Will there be alternatives to eculizumab?

Questions relating to alternatives to eculizumab for aHUS ,and where those developments were up to, featured within many questions about eculizumab itself  in the Rare Disease Day Video.

Urijah of Pueblo West California USA  asks “I currently receive infusions every three weeks .I heard that there are trials being done with sub cutaneous  injections and eight week infusions.   When will I know the results?

The alliance’s Linda Burke undertook one the most comprehensive searches of the horizon for complement therapies in development and the results can be seen in the website info centre by clicking here.

Future therapies for aHUS are frequently to be found  in  developments going on  for the treatment of PNH; as was the case for eculizumab. Generally  the PNH pharma development cycle  is about two years ahead of that for aHUS; but aHUS can still benefit.

Within Linda’s search the drug developments which appear to emerge of particular interest to the aHUS Community  include:

Alexion’s new generation eculizumab, which also blocks Complement C5 , and is called ALXN 1210 . Phase 3 trials are beginning  on aHUS patients  over 12 year old,  and are currently recruiting in USA, Australia, France, Korea and UK.  The trial  is  expected to end in December 2019.  ALXN 1210 will still be an infusion , albeit at eight week intervals, Urijah, but unlikely to be available to all  until the early 2020s.

Molly of Kingston Ohio USA  asks “Will I ever be able to get my medicine like a vaccine, a shot to the arm?”

Ryu of Japan asks “Can we expect any medicine for aHUS other than eculizumab?”

Coversin , produced by Akari Therapeuticals, is another complement inhibitor  which blocks C5; but which is delivered by subcutaneous injection( into the skin) , Molly. It is currently being trialed ( Phase 2) for use on PNH patients to test doses at intervals of up to 140 days. The trial end date is estimated for December of next year.

If successful, Phase 3 trials, which would hopefully include use for aHUS patients , could begin in 2019 and conclude in the early 2020s. If it works well, Coversin could  be available in  5/6 years, or more, from now. So Ryu an alternative to eculizumab  could be available in time , and also not  be delivered by infusion but by injection, Phoenix.

Phoenix of Massachusetts USA asks “Will eculizumab ever be available in a form other than infusion?”

Anna of Salem Oregon USA asks “When will new treatment be available?”

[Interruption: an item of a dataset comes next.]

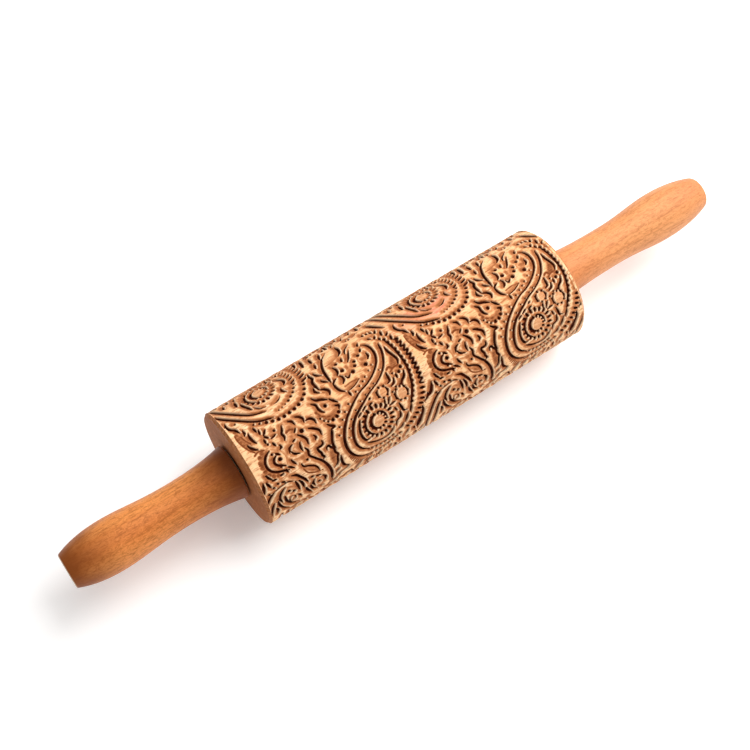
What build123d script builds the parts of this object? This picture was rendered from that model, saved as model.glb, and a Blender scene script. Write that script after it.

Possibly available sooner will be Omeros Corporation’s OMS 271, which is at Phase 2 trial stage   for TMAs and still recruiting ,including aHUS patients 18  or older,  and  is  due to be completed by June 2018. Another drug  delivered by subcutaneous injection, but acting on a different part of Complement System – the Lectin pathway-  on a component called MASP2. If the trial is successful , again it will be the early to mid 2020s before it is available, Anna.

Another drug with an alternative approach to complement inhibition is Alnyam’s  ALN-CC5 . ALN-CC5 works by “knocking-down” production of the protein C5 in the liver and with spared use of eculizumab. Sub cutaneous injections at fourteen week dosing intervals have been tested in trials which were  concluded at the end of 2016.

Isabella of Sothern California asks “Is there a pill form” and  also Samuel of Jacksonville North Carolina USA  asks “Will he   be able to take a pill?” 

The alliance has found no developments of a pill as yet Isabella and Samuel but will try to find out why.

Larkin of Zanesville Ohio USA asks “As for drugs in clinical trials when will they become reality and will they be affordable?

However,  clearly there are some  alternatives to eculizumab in progress and are now at different stages of study of their clinical effectiveness. If they work,  then licences have to be sought so that marketing can begin, and this is where the price comes in, and at present  nobody knows what the cost of these drugs will be, nor  how cost effective they will be, Larkin.

Laura of Nazareth Pennsylvania USA  ” How long will we have to wait for some other form of treatment instead of an infusion every two weeks”

So for the rest of this decade, Laura , except for those recruited to trials, eculizumab remains the most clinically effective ,but not always affordable, treatment for aHUS.

Having said that for all these children who have asked questions, the next decade shows much promise for having a range of different effective treatments for aHUS if they still need them.